OLD FLAME Pierce Brosan lights it up as a veteran CIA killer.
The ex-CIA assassin Peter Devereaux (Pierce Brosnan), dressing down a former pupil, Mason (Luke Bracey), says "You're a blunt instrument, at best." That was the insult 007 always used to hear—and many times while watching The November Man, you feel that James Bond is back.
Brosnan is past 60; his director Roger Donaldson is just shy of 70. If you'd like to see a movie about the limitations of being young and inexperienced, this is it. It's a deftly brutal spy film set in a Belgrade crawling with killers after Devereaux goes rogue, trying to find the young woman who's the key to the attempted hit he survived.

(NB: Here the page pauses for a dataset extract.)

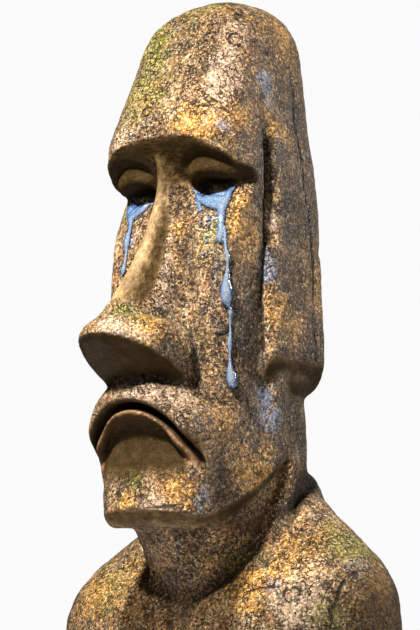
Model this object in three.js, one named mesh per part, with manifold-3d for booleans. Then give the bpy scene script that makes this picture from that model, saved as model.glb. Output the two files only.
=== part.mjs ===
// A carved stone bust in the manner of the Easter Island statues, weeping clear tears.
//
// Millimetres, +Z up. The face looks along -Y and the statue's own left is +X.
// The stone is one solid. Its surface is where stoneDepth() is zero: a field that is
// negative inside the stone and close to a distance outside it, put together from a few
// rounded forms. A ring of rays at each height finds that surface and gives the facets.
// Each cheek carries one run of tears, cut clear of the stone by a narrow gap.

import * as THREE from "three";
import { mergeVertices } from "three/addons/utils/BufferGeometryUtils.js";
import Module from "manifold-3d";

const wasm = await Module();
wasm.setup();

// ---- driving dimensions ----

const HEIGHT = 1922;
const CROWN_START = 1745;

const BROW_Z = 1460;
const BROW_Y = -176;
const EYE_X = 142;
const EYE_Z = 1332;
const LID_Z = 1350;

const NOSE_FOOT_Y = -235;
const NOSE_FOOT_Z = 768;

const MOUTH_Z = 518;
const MOUTH_RADIUS = 184;
const MUZZLE_Y = -100;

const JAW_BACK_Y = 140;
const JAW_TOP_Z = 770;

const NOTCH_Z = 92;
const SHOULDER_HALF_WIDTH = 562;

const TEAR_GAP = 0.8;

// ---- curves and blends ----

const clamp = (value, low, high) => Math.min(Math.max(value, low), high);
const lerp = (a, b, t) => a + (b - a) * t;

function ease(from, to, value) {
  const t = clamp((value - from) / (to - from), 0, 1);
  return t * t * (3 - 2 * t);
}

// A smooth curve through [position, value] pairs that never overshoots them.
function curve(...knots) {
  const last = knots.length - 1;
  const rise = knots.slice(1).map((knot, i) => (knot[1] - knots[i][1]) / (knot[0] - knots[i][0]));
  const slope = knots.map((_, i) => {
    if (i === 0) return rise[0];
    if (i === last) return rise[last - 1];
    const product = rise[i - 1] * rise[i];
    return product > 0 ? (2 * product) / (rise[i - 1] + rise[i]) : 0;
  });
  return (position) => {
    const at = clamp(position, knots[0][0], knots[last][0]);
    let i = 0;
    while (i < last - 1 && at > knots[i + 1][0]) i += 1;
    const span = knots[i + 1][0] - knots[i][0];
    const t = (at - knots[i][0]) / span;
    const u = 1 - t;
    return (1 + 2 * t) * u * u * knots[i][1] + t * u * u * span * slope[i]
      + t * t * (3 - 2 * t) * knots[i + 1][1] + t * t * (t - 1) * span * slope[i + 1];
  };
}

// Union and intersection with a fillet of the given size.
function join(a, b, fillet) {
  const h = Math.max(fillet - Math.abs(a - b), 0) / fillet;
  return Math.min(a, b) - h * h * fillet * 0.25;
}

const meet = (a, b, fillet) => -join(-a, -b, fillet);
const carve = (solid, tool, fillet) => meet(solid, -tool, fillet);

// ---- simple forms ----

function ellipsoid(x, y, z, [cx, cy, cz], [rx, ry, rz]) {
  const px = (x - cx) / rx;
  const py = (y - cy) / ry;
  const pz = (z - cz) / rz;
  const k = Math.hypot(px, py, pz);
  return (k * (k - 1)) / (Math.hypot(px / rx, py / ry, pz / rz) + 1e-9);
}

function limb(x, y, z, a, b, radiusA, radiusB) {
  const [dx, dy, dz] = [b[0] - a[0], b[1] - a[1], b[2] - a[2]];
  const along = (x - a[0]) * dx + (y - a[1]) * dy + (z - a[2]) * dz;
  const t = clamp(along / (dx * dx + dy * dy + dz * dz), 0, 1);
  return Math.hypot(x - a[0] - t * dx, y - a[1] - t * dy, z - a[2] - t * dz) - lerp(radiusA, radiusB, t);
}

function block(x, y, z, centre, half, round) {
  const qx = Math.abs(x - centre[0]) - half[0] + round;
  const qy = Math.abs(y - centre[1]) - half[1] + round;
  const qz = Math.abs(z - centre[2]) - half[2] + round;
  const outside = Math.hypot(Math.max(qx, 0), Math.max(qy, 0), Math.max(qz, 0));
  return outside + Math.min(Math.max(qx, qy, qz), 0) - round;
}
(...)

Helping him search is an NGO worker (Olga Kurylenko). The trail circles a candidate for the Russian presidency, a swine named Federov (Lazar Ristovski), ex-military intelligence with a history of unsavory deeds behind him. Leading the effort to find and kill Devereaux is a cold CIA liaison in Nelson Rockefeller glasses called Weinstein (Will Patton).
Bosnian gymnastic champ Amila Terimehik plays a female assassin, and she's a sight to see: she has a nose as sharp as a shark's fin, and a cruelly tight dancer's braid down her back, as thick as a hangman's rope.
Brosnan is an underrated actor (chief among the underrateds); Devereaux is ultimately a wider, wilder part than Bond. And yet you see him do the Bond things once more, and doing them with grace and speed, including a top-drawer fight scene in a boiler room that would mess up a man half his age.
'The November Man' is playing in wide release across the North Bay.